- Tappeh Kanan Location within Iran
- Coordinates: 34°42′55″N 45°43′43″E﻿ / ﻿34.71528°N 45.72861°E
- Country: Iran
- Province: Kermanshah
- County: Sarpol-e Zahab
- District: Dasht-e Zahab
- Rural District: Sarqaleh

Population (2016)
- • Total: 106
- Time zone: UTC+3:30 (IRST)

= Tappeh Kanan =

Village in Kermanshah province, Iran

Tappeh Kanan (تپه كنعان) (Note: Also romanized as Tappeh Kan‘ān) is a village in Sarqaleh Rural District of Dasht-e Zahab District, Sarpol-e Zahab County, Kermanshah province, Iran.

==Demographics==
===Population===
At the time of the 2006 National Census, the village's population was 98 in 15 households, when it was in Ezgeleh District of Salas-e Babajani County.

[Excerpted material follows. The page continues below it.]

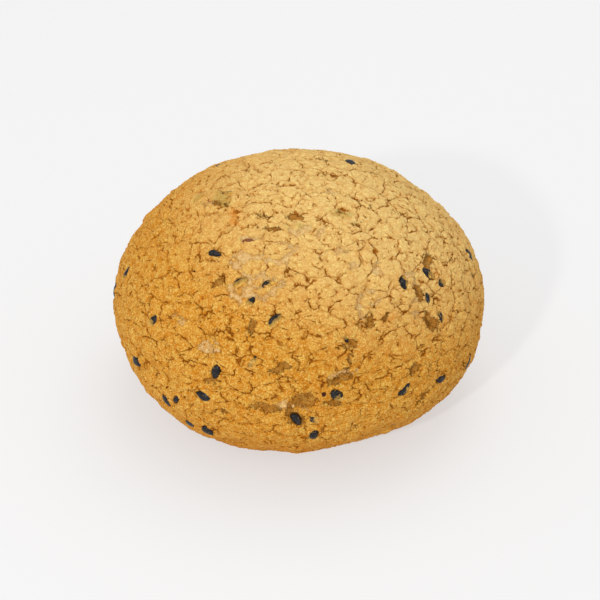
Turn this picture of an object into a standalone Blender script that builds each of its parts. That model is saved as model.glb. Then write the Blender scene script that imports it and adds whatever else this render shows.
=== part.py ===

The following census in 2011 counted 105 people in 23 households. The 2016 census measured the population of the village as 106 people in 25 households, by which time the rural district had been transferred to the Central District of Sarpol-e Zahab County. It was the most populous village in its rural district.

After the 2016 census, the rural district was separated from the district in the formation of Dasht-e Zahab District.